Atatürk 37 yaşındayken veliaht şehzadeyi harekete geçirmek istedi ama veliaht dinlemedi. Uzaklaştırılmak için cepheye gönderildi. Atatürk 37 yaşındayken ülkesinin işgalini önlemek için görev talebinde bulundu ama vermediler.
Ordusu lağvedildi görevinden alındı. Atatürk 37 yaşındayken işgalcilere teslim olan hükümetin gitmesini istedi ama padişah direndi. Düşman, başkent İstanbul'u işgal etti. Atatürk 37 yaşındayken halkı işgalcilere karşı uyandırmak için gazete çıkardı ama destek yoktu. Gazete imkansızlık yüzünden kapandı.
Atatürk 38 yaşındayken halkı işgalcilere karşı örgütlemek için 19 Mayıs 1919'da Samsun'a çıktı. Rütbesi söküldü. Asi ilan edildi. Atatürk 38 yaşındayken Meclis-i Mebusan'a başkan olup mücadeleyi yönetmek istedi ama yapmadılar. Arkadaşları onu başkan seçmedi.

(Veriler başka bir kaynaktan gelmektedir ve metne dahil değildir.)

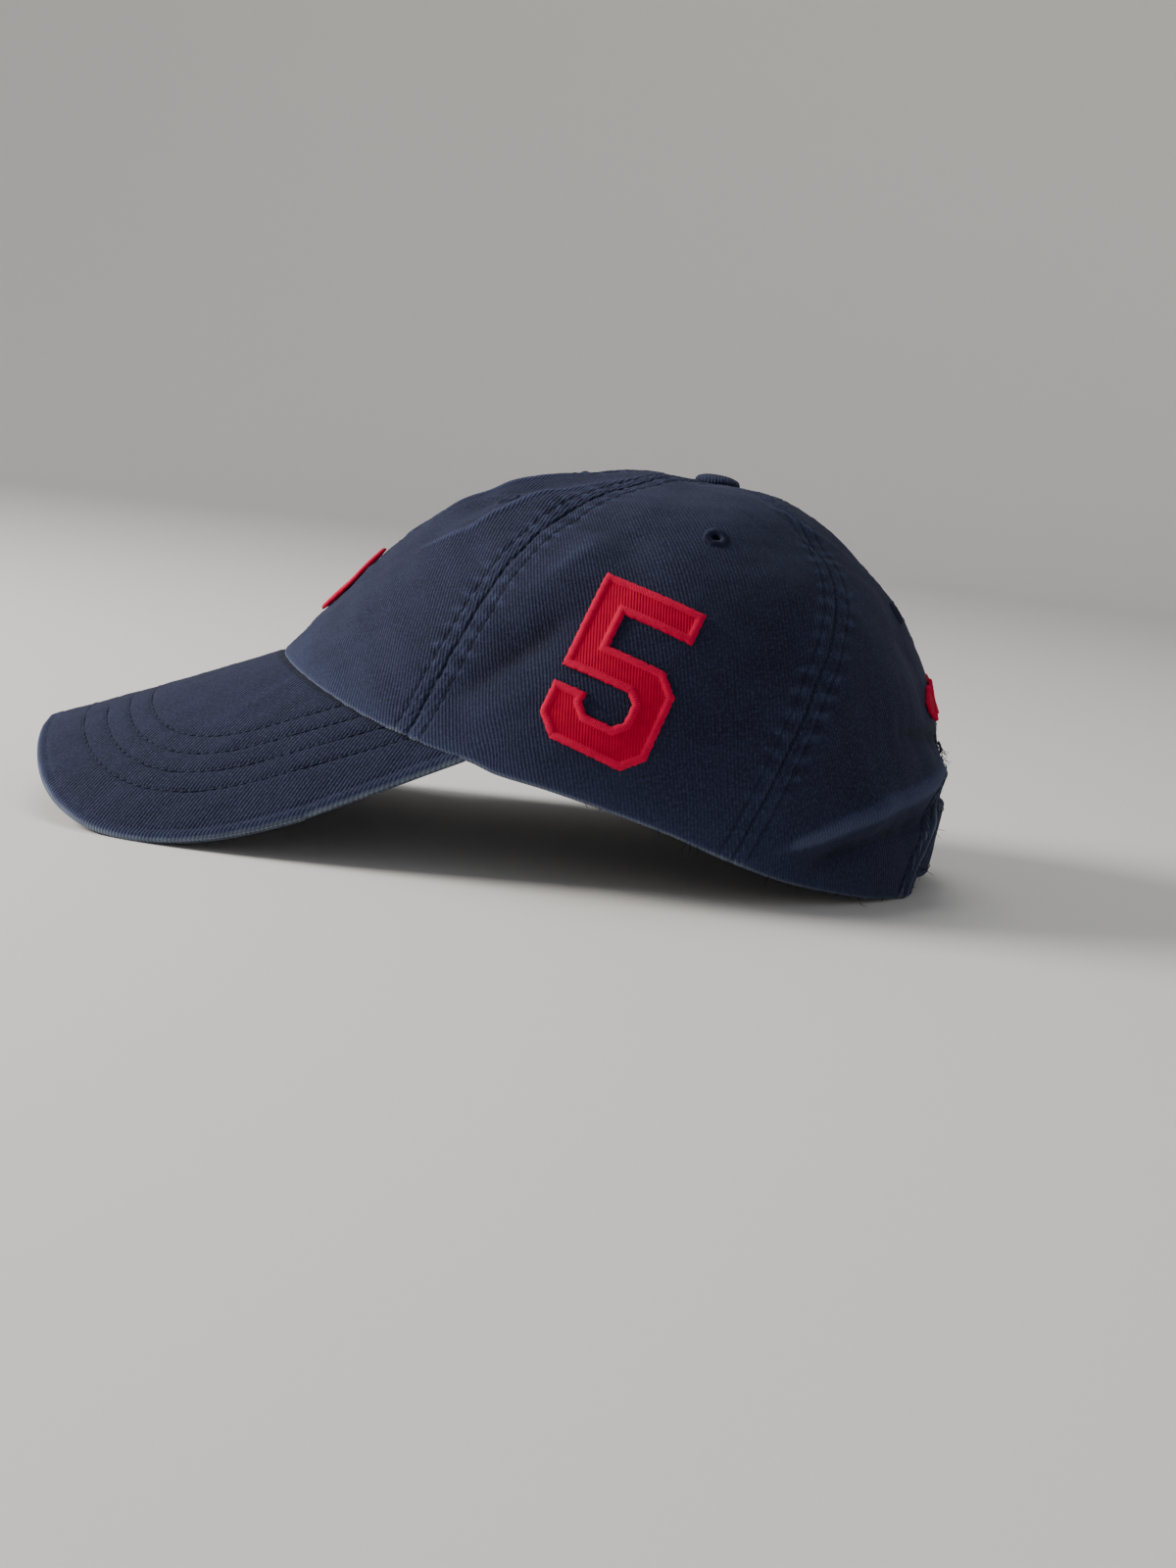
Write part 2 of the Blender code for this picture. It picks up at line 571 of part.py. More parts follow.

Atatürk 39 yaşındayken işgalci devletlere karşı savaştığı için devleti tarafından hedefe konuldu. Hain ilan edildi. İdamına hükmedildi. Atatürk 40'ında başkomutan, 41'inde kurtarıcı, 42'sinde kurucu cumhurbaşkanı oldu. Engellemeler onu asla durdurmadı.